Permission,
My Language
Enlightenment (LE) became possible by giving myself, again and again,
permission to fully explore my Embodied Language (EL). Neither my LE nor my EL
is like anything you know about. Even I
cannot really tell you what it is, because it is always new and unless
you have EL with me – and realize your own LE – there is no way to talk about
it.
You don’t
need my or anyone else’s permission, to express your EL and to acknowledge your
LE. Such permission can only be given by you and never by someone else. The word permission comes from
Latin, per-mittere, let pass, let go, let loose, give up, hand over; let,
allow, grant; per-mit, from per, forward, though, hence; mittere, let go,
send; also related to mission; grant liberty or leave. We leave behind our Disembodied Language (DL) and are no longer involved with it, as we have granted ourselves permission to have
EL.
Probably,
you have been in situations, where you or someone said, I don’t need your
permission anyway. Although it is said to someone else, we actually say it to
ourselves, but, as the phrase itself illustrates, we refer to someone else and
this prevents us from giving permission to ourselves. When we have some
squabble about what to do or how to be, we may decide to go our own way or do
things our own way, but we are clearly reacting to others and, therefore, we
are never really giving ourselves the permission.
Although,
with DL, we appear to be doing whatever the hell we want, this isn’t true, as
we can only give ourselves permission, to do what we want or to be how we want
to be, with our ongoing EL. Moreover, with DL, we remain busy with controlling
others, so it is you, who, presumably, gives others permission. In EL, by
contrast, it isn’t me, who is giving you the permission to express your LE, by it is you, yourself.
In the old
days – and often even today – the groom asks the father of the bride
permission to marry his daughter. Interestingly, bridegroom or bryd-guma, is
old English, consisting of bryd, the bride and guma, the man, the suiter or
servant. Suiter derives from Latin, secutor, follower, pursuer; sequi, to
follow, come after; secundus, second, following. In EL, the marriage is between
our behavior and our language – that is, our language follows or is adjusted to
our behavior – only our EL can ask for
the hand of our LE. In other words, permission implies that only our EL can
adjust to our behavior, because if we would try to adjust our behavior to
language, this wouldn’t be our own language, but the DL of someone else.
When you
remain impaired by guilt, you never give yourself permission to move on.

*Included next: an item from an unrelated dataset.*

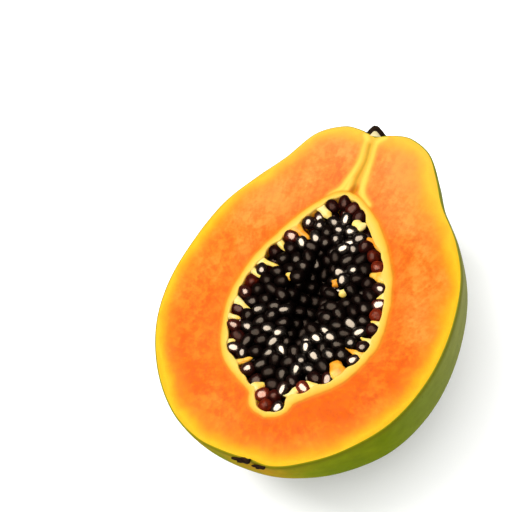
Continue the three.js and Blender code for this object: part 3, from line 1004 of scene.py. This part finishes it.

Freud
called these habits, defense mechanisms, which we, according to him, develop,
to protect us from the guilt, we would experience, if we gave ourselves
permission to know how awful our desires really are. This is our neurotic
reasoning based on our DL. What we want isn’t something terrible, but something
good and giving ourselves permission to express our EL fulfills us.
In DL, you
must know your so-called place or there will be negative consequences. This
means, you may only speak, when some other speaker – who is more important than you and higher in the
social hierarchy – gives you permission to speak. Indeed, in DL, others
constantly determine for us, what to say, when to speak and how to speak. In
the forty years, that I have been talking and writing about EL, nobody, who had
read or heard about my work, has ever given me permission, nobody has invited
me, to come and speak about it. I have always invited myself everywhere. I know
why. They couldn’t give me permission, as they don’t give it to themselves. I don’t give anyone permission, to have EL,
but I emphasize, we can give ourselves permission.